In order to regulate anything under the commerce clause, Congress must act in one of these four categories. The individual mandate is a regulation that targets individuals without insurance. Such individuals are not (1) channels of interstate commerce. Nor are they (2) agents or instrumentalities of interstate commerce with respect to health insurance. By definition, the uninsured are people who are not participating in health-insurance markets.

That leaves (3) and (4). Certainly the uninsured substantially affect the insurance markets. And certainly the individual mandate is integral to the PPACA’s comprehensive scheme of health-insurance regulation. But here’s the nub of it. Both (3) and (4) allow Congress to extend its reach to certain “activities”—namely, those that substantially affect commerce and those that must be regulated to give effect to a general scheme of regulating interstate commerce.

Is being uninsured an “activity”? I would have to say no. Buying insurance is an activity. But not buying insurance is how you describe someone who is not engaged in the activity of buying insurance. It’s not just another way of buying insurance. It would be perverse if not doing X were the legal equivalent of doing X.

It seems to me that we should distinguish between an activity (which can be regulated) and a status (which cannot). Lacking insurance is not something you do. It’s a status. And it’s not the kind of status you obtain as a consequence of doing something else—something that can be regulated. So it’s not like being an uninsured driver, where the status requirement applies only after you engage in the activity. (State law auto-insurance mandates are a common, but unfortunate analogy to the federal health-insurance mandate. The states are not limited by the commerce clause and can regulate on the basis of status, as long as they do not violate the Fourteenth Amendment’s equal protection clause.)

Maybe there is some other activity on which to predicate the health-insurance status requirement. But if there is, it’s not obvious. For example, you might suggest that consuming healthcare resources is a regulable activity. And maybe it is, but it’s often not a freely chosen activity. It’s hard to say whether that matters or not for constitutional purposes.

But, to be clear, for practical purposes none of this should matter! The power of Congress to tax and spend to promote the general welfare should be a more than adequate basis for the individual mandate.

Kangaroo (Hat) Court for Health Reform

April 21, 2010

Seasoned conservative jurist, Harvard law professor, and Reagan solicitor general Charles Fried told Fox News this week that he would eat a hat made of kangaroo skin if the Supreme Court strikes down the new health reform law. (H/t Igor Volsky). Fried repeatedly invoked the Court’s 2005 decision in Gonzales v. Raich (holding that the feds were authorized under the commerce clause to regulate intrastate activity, even non-economic activity, if necessary and proper to a comprehensive scheme of regulating interstate commerce), as the controlling precedent. Fried suggested that, because health insurance is an $854 billion industry, it is commerce and can be regulated.

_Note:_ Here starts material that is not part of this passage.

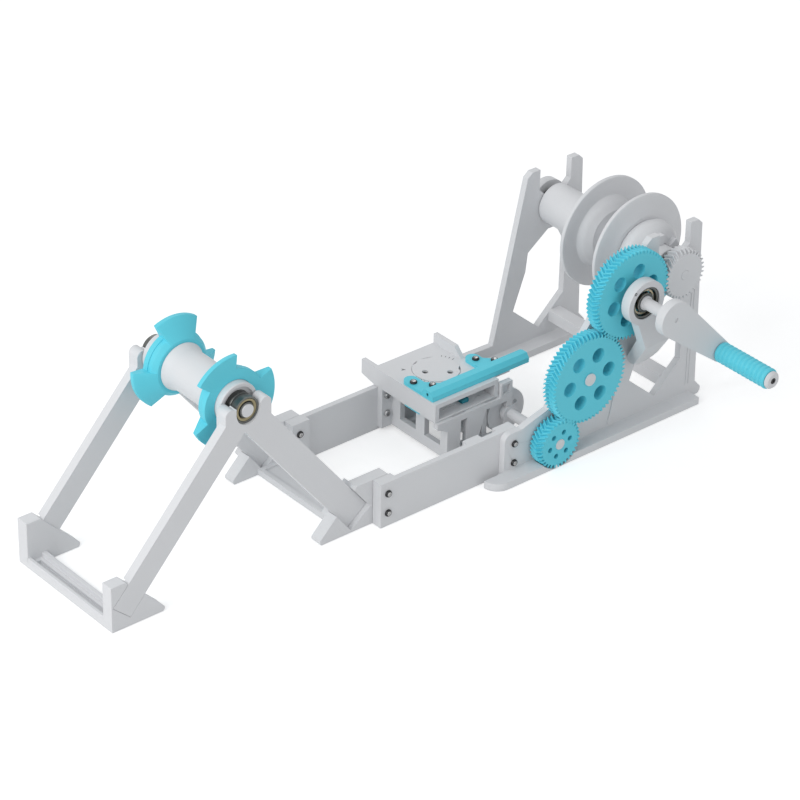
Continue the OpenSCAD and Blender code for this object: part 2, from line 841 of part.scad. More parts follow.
module guide_frame() {
  front_w = guide_x1 - guide_x0;
  depth = guide_back_y - guide_y;
  color(white_c) place()
    difference() {
      union() {
        slab(guide_y, guide_t)
          polygon([
            [tray_x, deck_h - guide_t],
            [guide_x0, deck_h - 2 * guide_t],
            [guide_x0, guide_lift],
            [guide_x1, guide_lift],
            [guide_x1, deck_h],
            [tray_x, deck_h]
          ]);
        for (x = [guide_x0, guide_in_x - guide_t])
          box([x, x + guide_t], [guide_y, guide_back_y], [guide_lift, shelf_top]);
        box([guide_x0, guide_in_x], [guide_y, guide_back_y], [guide_lift, guide_lift + guide_t]);
        box([guide_x0, guide_in_x], [guide_back_y - guide_t, guide_back_y], [guide_lift, deck_h]);
        // lugs on the two rails
        box([tray_x + gap, guide_x0 + guide_t], [lug_y, guide_y1], [guide_lift, deck_h]);
        box([guide_x0, guide_x0 + guide_t], [guide_back_y - guide_t, guide_y1],
          [guide_lift, deck_h]);
        box([tray_x + gap, guide_x0 + guide_t], [guide_rail_y, guide_y],
          [guide_lift, guide_lift + guide_t]);
        box([tray_x + gap, guide_x0 + guide_t], [guide_rail_y, guide_rail_y + guide_t],
          [guide_lift, deck_h]);
        // rear bearing of the drive shaft
        rod(drive_p, guide_back_y - guide_t, guide_t, drive_shaft_d + 2 * guide_t);
        box([guide_in_x - guide_t, drive_p[0]], [guide_back_y - guide_t, guide_back_y],
          [guide_lift, drive_p[1] + guide_t]);
        box([tray_x1 + 2 * gap, guide_x1], [guide_y, guide_y + guide_t],
          [deck_h - guide_t, tray_top - tray_t - gap]);
      }
      // small window and large arch in the front
      slab(guide_y - over, guide_t + 2 * over)
        window(guide_x0 + front_w * window_shares[0], guide_x0 + front_w * window_shares[1],
          guide_lift + guide_t, deck_h - guide_t, front_w * window_lean_shares[0]);
      slab(guide_y - over, guide_t + 2 * over)
        polygon([
          [guide_x0 + front_w * window_shares[2], guide_lift + guide_t],
          [guide_x1 - guide_t, guide_lift + guide_t],
          [guide_x1 - guide_t, deck_h - guide_t],
          [guide_x0 + front_w * (window_shares[2] + window_lean_shares[1]), deck_h - guide_t]
        ]);
      // recess in the end block
      slab(guide_y - over, over + guide_t / 2)
        window(tray_x1 + guide_t / 2, guide_x1 - guide_t / 2, deck_h + guide_t / 2,
          tray_top - tray_t - guide_t / 2, 0);
      // side windows
      for (s = side_window_shares)
        box([guide_x0 - over, guide_in_x + over], [guide_y + depth * s[0], guide_y + depth * s[1]],
          [guide_lift + 2 * guide_t, shelf_top - guide_t]);
      // floor opening
      box([guide_x0 + 2 * guide_t, guide_in_x - 2 * guide_t],
        [guide_y + 2 * guide_t, guide_back_y - 2 * guide_t],
        [guide_lift - over, guide_lift + guide_t + over]);
      // slits in the ledge
      for (s = slit_shares)
        box([tray_x + guide_w * s[0], tray_x + guide_w * s[1]],
          [guide_y + guide_t * 0.45, guide_y + guide_t * 0.65], [deck_h - guide_t * 0.4, deck_h + over]);
      rod(drive_p, guide_y - over, depth + 2 * over, drive_shaft_d + 2 * run_fit);
      rod(drive_p, guide_y - over, guide_t + 2 * over, reverse_d + 2 * gap);
      guide_rail_holes();
    }
}

module guide_screws() {
  color(steel_c) place()
    for (z = lug_screw_zs) {
      screw([lug_x, z], lug_y, guide_screw_back);
      translate([0, guide_rail_y + guide_t, 0])
        mirror([0, 1, 0])
          screw([lug_x, z], 0, guide_screw_len);
    }
}

fin_root_share = 0.2;
raised_share = 0.55;

// Side walls of the carriage seen along X, extruded across their thickness

module tray_side_near() {
  rotate([90, 0, 90])
    linear_extrude(tray_wall)
      polygon([
        [tray_y, tray_wall_z],
        [tray_y1, tray_wall_z],
        [tray_y1 + fin_len, tray_wall_z + (tray_top - tray_wall_z) * fin_root_share],
        [tray_y1 + fin_len, tray_top],
        [tray_y, tray_top]
      ]);
}

module tray_side_far() {
  rotate([90, 0, 90])
    linear_extrude(tray_wall)
      polygon([
        [tray_y, tray_wall_z],
        [tray_y1, tray_wall_z],
        [tray_y1, tray_top + fin_rise],
        [tray_y + tray_depth * raised_share + fin_rise, tray_top + fin_rise],
        [tray_y + tray_depth * raised_share, tray_top],
        [tray_y, tray_top]
      ]);
}

module guide_tray() {
  seat_y = dial_p[1];
  color(white_c) place()
    difference() {
      union() {
        box([tray_x, tray_x1], [tray_y, tray_y1], [tray_top - tray_t, tray_top]);
        box([tray_x1 - over, tray_x1 + tab_w * 1.6],
          [bar_y0 + bar_w / 4, bar_y0 + bar_w + tab_w * 0.7], [tray_top - tray_t, tray_top]);
        translate([tray_x, 0, 0])
          tray_side_near();
        translate([tray_x1 - tray_wall, 0, 0])
          tray_side_far();
      }
      translate([dial_p[0], dial_p[1], tray_top - tray_t - over])
        cylinder(h = tray_t + 2 * over, d = dial_d - 2 * tray_wall);
      translate([dial_p[0], dial_p[1], tray_top - tray_t / 2])
        cylinder(h = tray_t, d = dial_d + 2 * gap);
      // pointer mark beside the dial
      translate([dial_p[0] - dial_d * 0.66, dial_p[1] + dial_d * 0.15, tray_top - tray_t / 8])
        rotate(-40)
          linear_extrude(tray_t)
            polygon([[0, -bar_h / 8], [bar_h / 4, 0], [0, bar_h / 8]]);
      for (p = bar_screws)
        translate([p[0], p[1], tray_top - tray_t - over])
          cylinder(h = tray_t + 2 * over, d = screw_d + gap);
    }
}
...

As I’ve mentioned before, I’m skeptical that the commerce clause really provides a sound constitutional basis for the new law. Obviously insurance is commerce and, in general, can be regulated. But the legal question here—about the constitutionality of the individual mandate—is much narrower than that. The question is whether Congress may impose a tax penalty on people for failure to obtain health insurance. The size of the health insurance industry is not relevant to that question. What is relevant is whether the individual mandate is necessary and proper to the general scheme of federal regulation of insurance. The answer to that is certainly yes.

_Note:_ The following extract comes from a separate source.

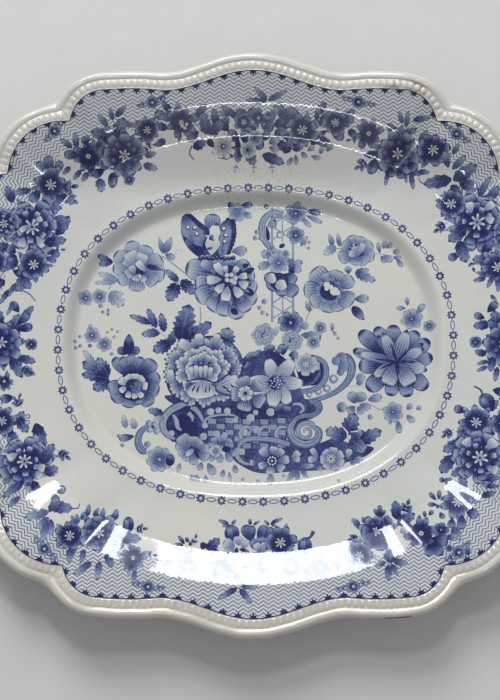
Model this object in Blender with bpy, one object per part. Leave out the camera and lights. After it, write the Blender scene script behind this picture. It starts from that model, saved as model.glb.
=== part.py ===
"""Blue-and-white china serving platter with a lobed, beaded edge.

The platter lies on its foot.  The origin is the middle of the foot's plane, +X runs along the
platter's length and +Z points up out of the well.  All sizes are metres.

Three clay pieces make the platter before it is fired:
  platter_body  the pressed bat: flat well, cavetto and broad rim
  foot_ring     the oval roll luted under the well, ground flat where it stands
  beaded_lip    the moulded edge: a band of beads and the rounded lip outside it
"""

import math

import bmesh
import bpy
import numpy as np

# --- driving dimensions -------------------------------------------------------------------------
HALF_LENGTH = 0.1835          # middle of the end lobes, over the lip
HALF_WIDTH = 0.1660           # middle of the long-side lobes, over the lip
EDGE_BAND = 0.0108            # bead band and lip together, measured outward

LOBE_RISE = 0.0117            # how far the bracket's middle stands proud of its shoulders
SIDE_BUMP = 0.052             # half length of the raised middle of a long-side lobe
END_BUMP = 0.047              # the same on an end lobe
SHOULDER_RADIUS = 0.0214      # round end of each bracket, at its notch
CORNER_RADIUS = 0.0340        # corner lobes are quarter circles
CORNER_CENTRE = (0.1057, 0.0920)
SIDE_NOTCH = 0.1051           # where a long-side lobe's straight end stops, along X
END_NOTCH = 0.0949            # the same on an end lobe, along Y
NOTCHES = ((0.1382, 0.0935), (0.1037, 0.1245))   # where neighbouring lobes meet
NOTCH_SOFTENING = math.radians(1.5)   # rounding of a notch at the outermost edge

PAST_MIDDLE = 0.006           # each half lobe starts this far beyond its middle

OVAL_POWER = 2.3              # the well's ovals are superellipses
WELL_FLOOR = (0.0915, 0.0720)     # half axes of the flat floor
WELL_SHOULDER = (0.1062, 0.0858)  # half axes where the cavetto turns into the rim
RIM_START = (0.1112, 0.0906)      # half axes where the rim's slope begins
FOOT_OVAL = (0.0880, 0.0690)      # half axes of the middle of the foot ring

FOOT_HEIGHT = 0.0042
FOOT_WIDTH = 0.0070
BODY_THICKNESS = 0.0048
CAVETTO_RISE = 0.0094
RIM_RISE = 0.0128             # from the rim's start to the bead band
RIM_CURVE = 1.25              # above 1 the rim steepens outward
CREASE_DEPTH = 0.0014         # soft valley that runs in from each notch
CREASE_WIDTH = math.radians(3.2)

UNDER_FLAT = 0.0010           # the flat underside reaches this far past the well's floor
UNDER_BEND = 0.0020           # the underside turns into the rim this far outside the shoulder
JOINT_GAP = 0.0003            # between luted pieces

BODY_SEGMENTS = 192
FOOT_SEGMENTS = 96
TABLE_STEP = math.radians(0.25)

FLOOR_Z = FOOT_HEIGHT + JOINT_GAP + BODY_THICKNESS
RIM_START_Z = FLOOR_Z + CAVETTO_RISE
BAND_Z = RIM_START_Z + RIM_RISE

CHINA_WHITE = (0.80, 0.78, 0.74, 1.0)
FOOT_BISCUIT = (0.70, 0.64, 0.54, 1.0)
LIP_WHITE = (0.86, 0.84, 0.80, 1.0)


# --- plan curves --------------------------------------------------------------------------------
def arc(centre, radius, start_deg, end_deg, count=40):
    """Points of a circular arc, counted from start to end."""
    angles = np.radians(np.linspace(start_deg, end_deg, count))
    return np.column_stack((centre[0] + radius * np.cos(angles), centre[1] + radius * np.sin(angles)))


def bracket(crown, bump, notch, out):
    """Half a bracket lobe grown outward by out, as (along, away) points from its middle to its notch.

    A raised cosine stands on a straight shoulder, which ends in a quarter round at the notch.
    """
    shoulder = crown - LOBE_RISE
    along = np.linspace(-PAST_MIDDLE, bump, 45)
    away = shoulder + LOBE_RISE * 0.5 * (1.0 + np.cos(math.pi * along / bump))
    slope = np.gradient(away, along)
    length = np.hypot(1.0, slope)
    raised = np.column_stack((along - out * slope / length, away + out / length))
    centre = (notch - SHOULDER_RADIUS, shoulder - SHOULDER_RADIUS)
    return np.vstack((raised, arc(centre, SHOULDER_RADIUS + out, 90.0, -15.0)))


def polar(points):
    """Angle and radius of each point, in order of angle."""
    angle = np.arctan2(points[:, 1], points[:, 0])
    order = np.argsort(angle)
    return angle[order], np.hypot(points[:, 0], points[:, 1])[order]


def edge_table(out):
    """Radius of the lobed edge grown outward by out, at every TABLE_STEP round the platter."""
    side = bracket(HALF_WIDTH - EDGE_BAND, SIDE_BUMP, SIDE_NOTCH, out)
    end = bracket(HALF_LENGTH - EDGE_BAND, END_BUMP, END_NOTCH, out)[:, ::-1]
    corner = arc(CORNER_CENTRE, CORNER_RADIUS + out, 108.0, -18.0)
    theta = np.arange(0.0, 2.0 * math.pi, TABLE_STEP)
    folded = np.arctan2(np.abs(np.sin(theta)), np.abs(np.cos(theta)))
    radius = np.zeros_like(theta)
    for lobe in (side, end, corner):
        angle, reach = polar(lobe)
        radius = np.maximum(radius, np.interp(folded, angle, reach, left=0.0, right=0.0))
    return soften(radius, NOTCH_SOFTENING * max(out, 0.0) / EDGE_BAND)


def soften(radius, width):
    """A periodic Gaussian blur of the radius table, width radians wide."""
    if width <= 0.0:
        return radius
    count = len(radius)
    offset = np.minimum(np.arange(count), count - np.arange(count)) * TABLE_STEP
    kernel = np.exp(-0.5 * (offset / width) ** 2)
    return np.real(np.fft.ifft(np.fft.fft(radius) * np.fft.fft(kernel / kernel.sum())))


def edge_radius(theta, out):
    """Radius of the edge curve at each angle: 0 is the printed line, EDGE_BAND the lip's limit."""
    table = edge_table(out)
    grid = np.arange(len(table) + 1) * TABLE_STEP
    return np.interp(np.mod(theta, 2.0 * math.pi), grid, np.append(table, table[0]))


def oval_radius(theta, half_axes):
    """Radius of a superellipse at each angle."""
    across = np.abs(np.cos(theta) / half_axes[0]) ** OVAL_POWER
    along = np.abs(np.sin(theta) / half_axes[1]) ** OVAL_POWER
    return (across + along) ** (-1.0 / OVAL_POWER)


def crease(theta):
    """0 to 1: how deep in a notch's valley each angle lies."""
    folded = np.arctan2(np.abs(np.sin(theta)), np.abs(np.cos(theta)))
    depth = np.zeros_like(theta)
    for x, y in NOTCHES:
        away = folded - math.atan2(y, x)
        depth = np.maximum(depth, np.exp(-0.5 * (away / CREASE_WIDTH) ** 2))
    return depth


# --- meshes -------------------------------------------------------------------------------------
def china(name, colour, roughness):
    """A glazed or bare clay surface."""
    material = bpy.data.materials.new(name)
    material.use_nodes = True
    shader = material.node_tree.nodes["Principled BSDF"]
    shader.inputs["Base Color"].default_value = colour
    shader.inputs["Roughness"].default_value = roughness
    shader.inputs["Metallic"].default_value = 0.0
    return material


def add_object(name, mesh_data, material):
    """Links a bmesh as a smooth-shaded object with one material."""
    mesh = bpy.data.meshes.new(name)
    mesh_data.to_mesh(mesh)
    mesh_data.free()
    mesh.materials.append(material)
    mesh.shade_smooth()
    mesh.set_sharp_from_angle(angle=math.radians(40.0))
    part = bpy.data.objects.new(name, mesh)
    bpy.context.scene.collection.objects.link(part)
    return part


def add_ring(mesh_data, theta, radius, height):
    """One closed ring of vertices."""
    radius = np.broadcast_to(radius, theta.shape)
    height = np.broadcast_to(height, theta.shape)
    return [
        mesh_data.verts.new((r * math.cos(t), r * math.sin(t), z))
        for t, r, z in zip(theta, radius, height)
    ]


def skin(mesh_data, lower, upper):
    """Quads between two rings, facing away from the axis when upper follows lower outside."""
    count = len(lower)
    for index in range(count):
        following = (index + 1) % count
        mesh_data.faces.new((lower[index], lower[following], upper[following], upper[index]))


def cap(mesh_data, ring):
    """Closes a ring with one flat face."""
    mesh_data.faces.new(ring)


def rim_height(theta, share):
    """Height of the rim's upper face, share 0 at its start and 1 at the bead band."""
    return RIM_START_Z + RIM_RISE * share ** RIM_CURVE - CREASE_DEPTH * crease(theta) * share ** 2


def build_body():
    """The pressed bat: one shell whose upper and lower faces meet at the bead band."""
    theta = np.linspace(0.0, 2.0 * math.pi, BODY_SEGMENTS, endpoint=False)
    floor = oval_radius(theta, WELL_FLOOR)
    shoulder = oval_radius(theta, WELL_SHOULDER)
    start = oval_radius(theta, RIM_START)
    line = edge_radius(theta, 0.0)
    mesh_data = bmesh.new()

    # Underside, from the middle outward: flat under the well, then one thickness below the top.
    under_z = FLOOR_Z - BODY_THICKNESS
    lower = []
    for outward, climb in ((0.0, 0.0), (0.22, 0.05), (0.60, 0.36), (1.0, 0.74)):
        radius = floor + UNDER_FLAT + (shoulder + UNDER_BEND - floor) * outward
        lower.append(add_ring(mesh_data, theta, radius, under_z + climb * CAVETTO_RISE))
    for share in (0.12, 0.55, 1.0):
        radius = start + (line - start) * share
        lower.append(add_ring(mesh_data, theta, radius, rim_height(theta, share) - BODY_THICKNESS))

    # Upper side, from the bead band inward.
    upper = []
    for share in (1.0, 0.7, 0.35, 0.0):
        radius = start + (line - start) * share
        upper.append(add_ring(mesh_data, theta, radius, rim_height(theta, share)))
    for inward, fall in ((0.33, 0.10), (0.62, 0.52), (0.84, 0.88), (1.0, 1.0)):
        radius = start + (floor - start) * inward
        upper.append(add_ring(mesh_data, theta, radius, RIM_START_Z - CAVETTO_RISE * fall))

    rings = lower + upper
    for inner, outer in zip(rings, rings[1:]):
        skin(mesh_data, inner, outer)
    cap(mesh_data, list(reversed(lower[0])))
    cap(mesh_data, upper[-1])
    return add_object("platter_body", mesh_data, china("glazed_china", CHINA_WHITE, 0.12))


def closed_loop(mesh_data, rings):
    """Skins a ring-shaped body round its closed section."""
    for index, ring in enumerate(rings):
        skin(mesh_data, ring, rings[(index + 1) % len(rings)])


def build_foot():
    """The oval foot: a roll of clay, wider where it is luted on, with a flat ground face."""
    theta = np.linspace(0.0, 2.0 * math.pi, FOOT_SEGMENTS, endpoint=False)
    middle = oval_radius(theta, FOOT_OVAL)
    section = (
        (-0.50, 1.00), (-0.38, 0.30), (-0.24, 0.00), (0.24, 0.00), (0.38, 0.30), (0.50, 1.00),
    )
    mesh_data = bmesh.new()
    rings = [
        add_ring(mesh_data, theta, middle + across * FOOT_WIDTH, up * FOOT_HEIGHT)
        for across, up in section
    ]
    closed_loop(mesh_data, rings)
    return add_object("foot_ring", mesh_data, china("ground_foot", FOOT_BISCUIT, 0.55))


def build_lip():
    """The moulded edge: a low band for the beads, a groove, and the rounded lip."""
    theta = np.linspace(0.0, 2.0 * math.pi, BODY_SEGMENTS, endpoint=False)
    # Each point of the section: share of the band's width, height above the rim's outer edge.
    section = (
        (0.00, -0.0047), (0.62, -0.0044), (0.86, -0.0030), (0.99, -0.0008), (1.00, 0.0006),
        (0.92, 0.0018), (0.74, 0.0023), (0.58, 0.0014), (0.50, 0.0002), (0.40, 0.0008),
        (0.22, 0.0012), (0.00, 0.0000),
    )
    dip = CREASE_DEPTH * crease(theta)
    mesh_data = bmesh.new()
    rings = []
    for share, above in section:
        out = JOINT_GAP + (EDGE_BAND - JOINT_GAP) * share
        rings.append(add_ring(mesh_data, theta, edge_radius(theta, out), BAND_Z + above - dip))
    closed_loop(mesh_data, rings)
    return add_object("beaded_lip", mesh_data, china("lip_china", LIP_WHITE, 0.25))


def main():
    for existing in list(bpy.data.objects):
        bpy.data.objects.remove(existing, do_unlink=True)
    build_body()
    build_foot()
    build_lip()


main()
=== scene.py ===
"""The looks of a blue-and-white china serving platter with a lobed, beaded edge.

The platter is four pieces of mesh: its printed upper face, its underside, the beaded lip and the
foot.  The print is flat shapes in millimetres, petals and leaves and scrolls, laid over each other
on the plan, cut into one mesh and lifted onto the platter's surface.  Each shape carries the tones
that the ink material shades it with.  Lengths are metres, except in the print, which is in mm.
"""

import math
import random

import bpy
import numpy as np
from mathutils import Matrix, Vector
from mathutils.geometry import delaunay_2d_cdt


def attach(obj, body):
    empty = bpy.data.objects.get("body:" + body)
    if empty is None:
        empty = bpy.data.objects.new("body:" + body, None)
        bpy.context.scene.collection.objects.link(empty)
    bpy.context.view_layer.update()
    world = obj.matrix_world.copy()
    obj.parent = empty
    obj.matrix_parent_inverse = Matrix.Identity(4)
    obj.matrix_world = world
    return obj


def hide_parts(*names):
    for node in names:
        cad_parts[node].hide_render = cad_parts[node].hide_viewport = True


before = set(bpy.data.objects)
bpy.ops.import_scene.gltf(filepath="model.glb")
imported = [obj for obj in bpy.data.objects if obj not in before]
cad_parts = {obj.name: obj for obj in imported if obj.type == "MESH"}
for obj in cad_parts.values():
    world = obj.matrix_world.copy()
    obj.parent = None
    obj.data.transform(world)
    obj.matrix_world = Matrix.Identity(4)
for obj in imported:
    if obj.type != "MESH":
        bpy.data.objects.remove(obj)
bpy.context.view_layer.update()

MM = 0.001
rng = random.Random(11)

# --- the platter's sizes ------------------------------------------------------------------------
HALF_LENGTH = 0.1835
HALF_WIDTH = 0.1660
EDGE_BAND = 0.0108
LOBE_RISE = 0.0117
SIDE_BUMP = 0.052
END_BUMP = 0.047
SHOULDER_RADIUS = 0.0214
CORNER_RADIUS = 0.0340
CORNER_CENTRE = (0.1057, 0.0920)
SIDE_NOTCH = 0.1051
END_NOTCH = 0.0949
NOTCHES = ((0.1382, 0.0935), (0.1037, 0.1245))
NOTCH_SOFTENING = math.radians(1.5)
PAST_MIDDLE = 0.006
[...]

Even more narrowly, though, the Court should only have to decide whether Congress has a rational basis upon which to determine that the mandate is necessary to the overall scheme—not whether the mandate is in fact necessary to the scheme. And the answer to that should be, even more certainly and emphatically, yes.

But that doesn’t exhaust the issue. To be subject to regulation under the commerce clause, in my view, you must engage in some positive activity that is meaningfully related to the regulated commerce. And, as I see it, lacking insurance is not an activity; it’s a status. So the question, whether the commerce clause authorizes the individual mandate, is not really the slam dunk that it is often made out to be.

What is a slam dunk on the other hand, is the argument that Congress is authorized to impose the mandate under its taxing power. Just as your tax liability may vary according to whether you are married or not, have kids or not, rent a house or buy one, earn wages or capital gains, or whether you make early withdrawals from your 401(k) or wait till you retire, etc., under the ACA it will vary according to whether or not you are covered by adequate health insurance. Maybe that’s not exactly comparable to anything else in the tax code, but it doesn’t matter. The taxing power is not nearly as limited as the commerce power is. It is hardly limited at all. And that is what makes the case a slam dunk. And it is what makes the now 20-state challenge to the ACA an utterly frivolous exercise in political theater. And it is why Charles Fried will never have to eat his kangaroo-skin hat.